Anthony Joshua and Andy Ruiz Jr will see their bank balances swell after their rematch this weekend.
The heavyweights will rake in millions – but Joshua will earn almost six times as much as the champion.
Joshua will earn the biggest pay cheque in British boxing history – £46million – with Ruiz Jr earning around £7.5m.
The Brit’s purse is more than double the £20m Ricky Hatton earned for fighting Floyd Mayweather in 2007.
Win or lose, Joshua will take his career earnings over the £100m mark.
His huge pay day is in part thanks to Saudi Arabia paying a staggering £33m to host the fight after making an 11th-hour bid to snatch the rematch from Cardiff.
The fight will also cost fans in the UK £24.95 after Sky Sports hiked the price of the pay-per-view.
But the promotion in has been criticised in light of the Kingdom’s human rights violations, including the assassination of journalist Jamal Khashoggi in the Saudi Embassy in Istanbul in October 2018.
In an interview with the BBC, Joshua said that as a heavyweight contender it was his duty to expand the sport into new markets, just as the likes of Muhammad Ali and George Foreman had done before.
The famous ‘Rumble in the Jungle’ in Kinshasa in 1974 was staged in a stadium containing torture cells, and in which opponents of the ruling Mobutu regime had been routinely lined up and shot.
Joshua said: “I just came here for the boxing opportunity. I feel like taking boxing global is what a world champion or challenger should be doing. You fight around the world.
“I try and bring positivity and light where ever I go.
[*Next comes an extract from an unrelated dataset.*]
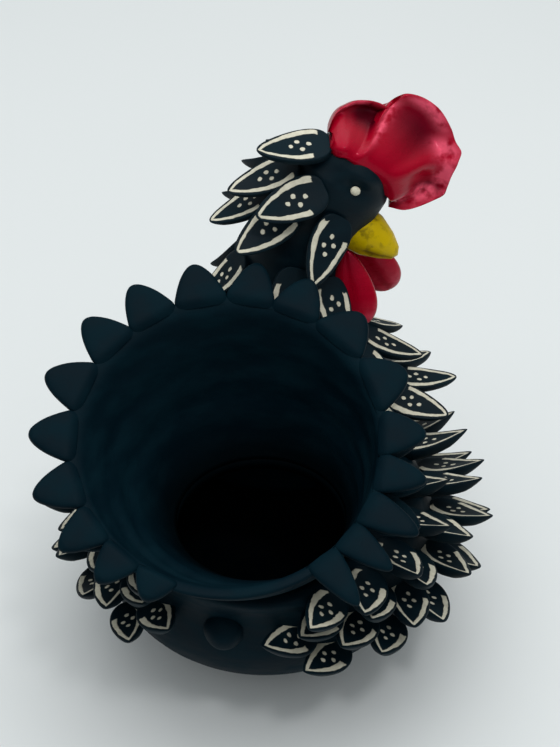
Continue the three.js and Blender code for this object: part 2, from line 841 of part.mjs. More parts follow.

I just feel I’ve got a fight to focus on – for the future maybe I can bear a different kind of flag, but at the minute it’s the world championship flag I’m trying to bear.”
In a statement earlier this week, Amnesty international called on Joshua to educate himself about the issues in the Kingdom, which executed 149 people last year – many of them publicly – ranking third behind only China and Iran.
Joshua’s promoter Eddie Hearn also launched an impassioned defence of the move, suggesting it would have been a dereliction of his duty to overlook the enormous sums of money being offered to his fighter.
Hearn went on to claim Saudi Arabia, which has also recently hosted fights involving Britons Amir Khan, Callum Smith and George Groves, would become a regular venue for big fights in light of its unbeatable financial muscle.
“My only focus is on the boxing,” added Joshua.
“It’s just me coming from Watford and being told I’m fighting in Saudi Arabia. It’s like, ‘all right, let’s rock and roll’. We looked at different venues, but this was the one.”